## DATA SHOWN
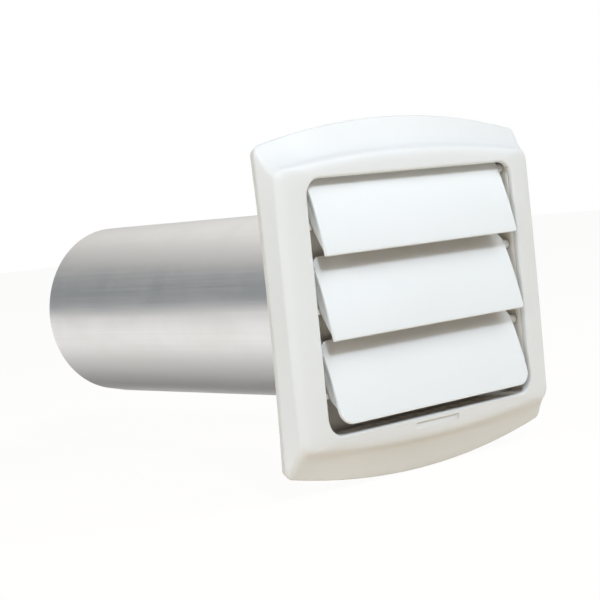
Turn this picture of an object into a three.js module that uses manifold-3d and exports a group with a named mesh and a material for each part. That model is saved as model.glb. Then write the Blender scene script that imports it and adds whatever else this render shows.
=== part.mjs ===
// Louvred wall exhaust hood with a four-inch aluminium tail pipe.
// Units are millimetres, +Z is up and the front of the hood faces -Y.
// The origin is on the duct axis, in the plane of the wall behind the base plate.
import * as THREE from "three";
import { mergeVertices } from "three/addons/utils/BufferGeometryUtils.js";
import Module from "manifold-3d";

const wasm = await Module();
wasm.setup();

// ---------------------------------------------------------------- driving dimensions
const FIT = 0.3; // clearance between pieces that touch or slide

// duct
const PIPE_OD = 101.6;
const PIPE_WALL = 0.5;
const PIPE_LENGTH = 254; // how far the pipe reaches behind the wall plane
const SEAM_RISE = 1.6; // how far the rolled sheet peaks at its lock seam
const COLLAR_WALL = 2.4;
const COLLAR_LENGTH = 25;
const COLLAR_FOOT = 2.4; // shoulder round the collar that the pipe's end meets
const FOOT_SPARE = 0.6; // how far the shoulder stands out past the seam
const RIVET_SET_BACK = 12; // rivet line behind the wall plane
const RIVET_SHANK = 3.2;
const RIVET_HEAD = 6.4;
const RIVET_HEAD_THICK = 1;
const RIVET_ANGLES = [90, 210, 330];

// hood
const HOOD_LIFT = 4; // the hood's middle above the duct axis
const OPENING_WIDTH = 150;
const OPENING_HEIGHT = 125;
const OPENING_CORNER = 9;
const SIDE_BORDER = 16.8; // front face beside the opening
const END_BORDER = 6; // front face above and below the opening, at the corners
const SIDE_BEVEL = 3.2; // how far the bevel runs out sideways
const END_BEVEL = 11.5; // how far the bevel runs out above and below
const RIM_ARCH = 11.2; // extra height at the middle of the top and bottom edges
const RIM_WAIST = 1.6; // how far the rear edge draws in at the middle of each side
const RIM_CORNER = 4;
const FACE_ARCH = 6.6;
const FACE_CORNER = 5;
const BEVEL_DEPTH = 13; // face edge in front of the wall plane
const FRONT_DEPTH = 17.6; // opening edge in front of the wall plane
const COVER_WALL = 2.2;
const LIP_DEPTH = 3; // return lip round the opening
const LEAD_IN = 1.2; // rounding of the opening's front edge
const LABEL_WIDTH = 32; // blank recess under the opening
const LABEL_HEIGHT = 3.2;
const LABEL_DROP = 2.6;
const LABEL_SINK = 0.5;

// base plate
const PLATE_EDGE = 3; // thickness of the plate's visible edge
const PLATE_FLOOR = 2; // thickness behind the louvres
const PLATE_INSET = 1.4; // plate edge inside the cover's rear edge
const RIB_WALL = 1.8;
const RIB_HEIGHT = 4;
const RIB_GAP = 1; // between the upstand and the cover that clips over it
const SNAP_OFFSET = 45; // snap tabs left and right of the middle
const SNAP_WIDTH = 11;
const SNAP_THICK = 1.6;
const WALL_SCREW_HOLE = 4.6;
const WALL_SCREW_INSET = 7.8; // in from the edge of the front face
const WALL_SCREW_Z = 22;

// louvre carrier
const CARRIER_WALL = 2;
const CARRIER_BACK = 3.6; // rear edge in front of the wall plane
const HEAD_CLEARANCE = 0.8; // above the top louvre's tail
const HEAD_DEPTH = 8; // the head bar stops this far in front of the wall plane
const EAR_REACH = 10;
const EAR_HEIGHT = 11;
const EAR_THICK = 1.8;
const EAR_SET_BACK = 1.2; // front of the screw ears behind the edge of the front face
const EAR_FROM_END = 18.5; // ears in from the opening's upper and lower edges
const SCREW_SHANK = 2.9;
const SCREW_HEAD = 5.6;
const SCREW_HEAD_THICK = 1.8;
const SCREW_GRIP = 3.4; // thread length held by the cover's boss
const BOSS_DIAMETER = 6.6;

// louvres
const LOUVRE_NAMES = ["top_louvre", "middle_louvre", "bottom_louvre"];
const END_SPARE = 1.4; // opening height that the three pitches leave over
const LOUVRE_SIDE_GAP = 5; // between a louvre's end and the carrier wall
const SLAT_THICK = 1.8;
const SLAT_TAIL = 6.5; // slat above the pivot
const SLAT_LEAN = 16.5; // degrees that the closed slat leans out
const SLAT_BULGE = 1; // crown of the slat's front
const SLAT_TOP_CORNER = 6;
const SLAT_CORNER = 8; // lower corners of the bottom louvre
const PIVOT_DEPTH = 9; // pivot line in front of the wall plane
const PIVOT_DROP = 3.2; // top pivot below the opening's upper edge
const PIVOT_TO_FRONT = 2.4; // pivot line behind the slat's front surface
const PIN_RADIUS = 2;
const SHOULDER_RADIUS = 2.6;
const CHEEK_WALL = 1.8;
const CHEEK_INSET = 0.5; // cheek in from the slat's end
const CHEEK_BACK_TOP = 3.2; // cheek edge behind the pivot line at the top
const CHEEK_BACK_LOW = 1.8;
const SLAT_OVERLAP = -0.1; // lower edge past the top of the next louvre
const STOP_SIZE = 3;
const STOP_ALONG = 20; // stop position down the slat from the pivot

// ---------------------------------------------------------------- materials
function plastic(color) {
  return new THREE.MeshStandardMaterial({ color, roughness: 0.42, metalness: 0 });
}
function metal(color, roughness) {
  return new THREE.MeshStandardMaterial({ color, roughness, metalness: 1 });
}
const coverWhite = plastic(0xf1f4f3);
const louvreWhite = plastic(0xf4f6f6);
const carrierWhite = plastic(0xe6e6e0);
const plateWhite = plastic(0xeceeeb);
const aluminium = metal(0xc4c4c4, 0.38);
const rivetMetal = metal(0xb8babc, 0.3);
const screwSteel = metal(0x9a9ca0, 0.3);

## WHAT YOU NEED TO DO
Look at the material above and copy, word for word, its lines from the first through the one containing "const FIT = 0.3;".

## RIGHT ANSWER
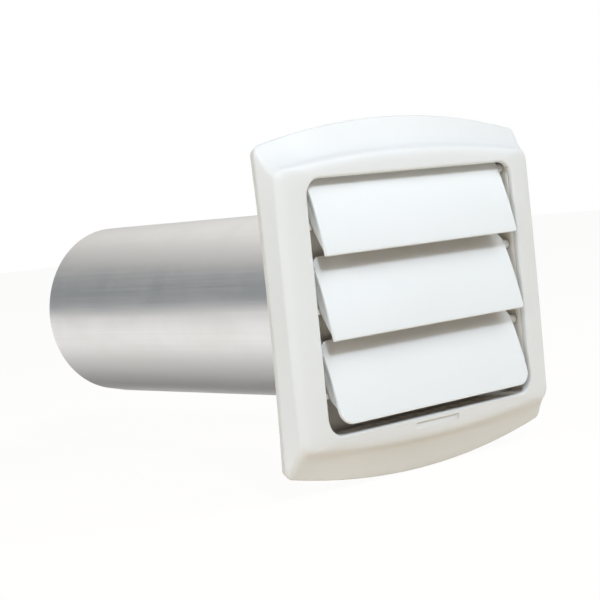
Turn this picture of an object into a three.js module that uses manifold-3d and exports a group with a named mesh and a material for each part. That model is saved as model.glb. Then write the Blender scene script that imports it and adds whatever else this render shows.
=== part.mjs ===
// Louvred wall exhaust hood with a four-inch aluminium tail pipe.
// Units are millimetres, +Z is up and the front of the hood faces -Y.
// The origin is on the duct axis, in the plane of the wall behind the base plate.
import * as THREE from "three";
import { mergeVertices } from "three/addons/utils/BufferGeometryUtils.js";
import Module from "manifold-3d";

const wasm = await Module();
wasm.setup();

// ---------------------------------------------------------------- driving dimensions
const FIT = 0.3; // clearance between pieces that touch or slide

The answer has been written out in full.